* start *
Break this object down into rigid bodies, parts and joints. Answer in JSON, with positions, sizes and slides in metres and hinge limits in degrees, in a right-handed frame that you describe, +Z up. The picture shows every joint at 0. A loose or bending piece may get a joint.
* end *
* start *
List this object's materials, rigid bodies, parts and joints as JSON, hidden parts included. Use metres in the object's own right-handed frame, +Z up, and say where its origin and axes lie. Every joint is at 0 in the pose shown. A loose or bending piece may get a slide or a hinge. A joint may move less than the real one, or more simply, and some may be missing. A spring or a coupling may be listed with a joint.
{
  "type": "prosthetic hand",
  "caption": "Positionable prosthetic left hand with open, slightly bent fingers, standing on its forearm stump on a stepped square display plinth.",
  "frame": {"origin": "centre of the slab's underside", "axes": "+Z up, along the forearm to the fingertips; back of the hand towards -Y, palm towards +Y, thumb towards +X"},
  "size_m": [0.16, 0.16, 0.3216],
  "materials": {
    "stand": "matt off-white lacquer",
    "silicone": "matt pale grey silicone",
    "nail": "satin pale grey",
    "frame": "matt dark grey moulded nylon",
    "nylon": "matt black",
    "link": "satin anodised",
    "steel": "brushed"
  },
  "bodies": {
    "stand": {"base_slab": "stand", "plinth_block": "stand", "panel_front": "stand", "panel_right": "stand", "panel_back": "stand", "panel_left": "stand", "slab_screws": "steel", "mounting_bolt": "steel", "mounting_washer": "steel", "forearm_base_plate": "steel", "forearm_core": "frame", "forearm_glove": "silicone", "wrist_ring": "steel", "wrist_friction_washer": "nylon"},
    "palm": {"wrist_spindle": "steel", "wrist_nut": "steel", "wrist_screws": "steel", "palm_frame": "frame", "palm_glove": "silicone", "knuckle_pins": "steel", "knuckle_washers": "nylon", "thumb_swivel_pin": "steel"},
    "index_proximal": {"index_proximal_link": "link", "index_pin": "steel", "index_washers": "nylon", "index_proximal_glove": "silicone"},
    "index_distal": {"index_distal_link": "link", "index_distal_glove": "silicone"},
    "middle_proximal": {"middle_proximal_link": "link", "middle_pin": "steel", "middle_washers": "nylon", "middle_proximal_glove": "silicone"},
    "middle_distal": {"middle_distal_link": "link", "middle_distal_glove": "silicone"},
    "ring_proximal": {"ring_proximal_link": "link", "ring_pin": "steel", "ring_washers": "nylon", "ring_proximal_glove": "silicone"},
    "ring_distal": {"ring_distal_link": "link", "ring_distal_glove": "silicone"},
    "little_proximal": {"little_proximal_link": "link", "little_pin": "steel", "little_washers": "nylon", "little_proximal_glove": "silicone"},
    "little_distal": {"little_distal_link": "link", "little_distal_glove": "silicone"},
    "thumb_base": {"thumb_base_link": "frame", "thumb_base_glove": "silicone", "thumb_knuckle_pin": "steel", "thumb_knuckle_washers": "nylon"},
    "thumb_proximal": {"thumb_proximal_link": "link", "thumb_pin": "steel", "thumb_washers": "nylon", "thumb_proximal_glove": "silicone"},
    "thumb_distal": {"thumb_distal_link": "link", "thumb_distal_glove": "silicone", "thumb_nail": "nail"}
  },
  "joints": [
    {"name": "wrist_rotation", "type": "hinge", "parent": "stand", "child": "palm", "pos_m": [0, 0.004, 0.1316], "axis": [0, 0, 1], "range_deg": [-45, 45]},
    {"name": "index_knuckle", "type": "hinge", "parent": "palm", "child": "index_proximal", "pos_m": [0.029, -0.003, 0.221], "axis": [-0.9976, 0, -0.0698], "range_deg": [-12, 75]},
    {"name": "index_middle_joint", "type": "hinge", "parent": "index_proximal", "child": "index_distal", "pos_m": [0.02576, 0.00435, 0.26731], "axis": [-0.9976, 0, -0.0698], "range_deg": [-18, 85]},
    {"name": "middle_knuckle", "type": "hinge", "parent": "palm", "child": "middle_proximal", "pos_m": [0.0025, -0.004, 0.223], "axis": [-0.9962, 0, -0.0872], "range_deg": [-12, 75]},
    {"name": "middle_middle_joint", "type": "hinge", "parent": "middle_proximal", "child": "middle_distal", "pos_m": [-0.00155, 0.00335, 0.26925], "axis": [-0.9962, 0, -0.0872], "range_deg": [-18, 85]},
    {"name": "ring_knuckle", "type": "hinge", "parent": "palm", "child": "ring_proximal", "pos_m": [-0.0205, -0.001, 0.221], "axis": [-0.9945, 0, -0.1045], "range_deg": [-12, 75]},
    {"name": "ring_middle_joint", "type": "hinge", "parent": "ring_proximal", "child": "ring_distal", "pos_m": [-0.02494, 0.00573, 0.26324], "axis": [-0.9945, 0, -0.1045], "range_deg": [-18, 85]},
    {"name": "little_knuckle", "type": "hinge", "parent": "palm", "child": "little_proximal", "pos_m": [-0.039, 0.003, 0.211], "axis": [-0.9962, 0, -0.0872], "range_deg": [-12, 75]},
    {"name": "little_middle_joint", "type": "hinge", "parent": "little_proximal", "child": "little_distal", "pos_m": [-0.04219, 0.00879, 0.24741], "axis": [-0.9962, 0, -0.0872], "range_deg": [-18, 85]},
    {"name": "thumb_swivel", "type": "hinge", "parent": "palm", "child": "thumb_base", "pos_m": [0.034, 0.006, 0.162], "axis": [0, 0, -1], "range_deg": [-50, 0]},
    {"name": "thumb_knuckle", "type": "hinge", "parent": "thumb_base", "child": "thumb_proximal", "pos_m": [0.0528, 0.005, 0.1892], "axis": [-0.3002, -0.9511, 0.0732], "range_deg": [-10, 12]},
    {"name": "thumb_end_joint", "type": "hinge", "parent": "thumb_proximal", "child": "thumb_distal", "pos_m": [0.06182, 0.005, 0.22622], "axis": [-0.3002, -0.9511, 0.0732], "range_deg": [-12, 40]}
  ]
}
* end *
§ Directive
Copy each line of the listing that contains the string "materials".

§ Response
List this object's materials, rigid bodies, parts and joints as JSON, hidden parts included. Use metres in the object's own right-handed frame, +Z up, and say where its origin and axes lie. Every joint is at 0 in the pose shown. A loose or bending piece may get a slide or a hinge. A joint may move less than the real one, or more simply, and some may be missing. A spring or a coupling may be listed with a joint.
  "materials": {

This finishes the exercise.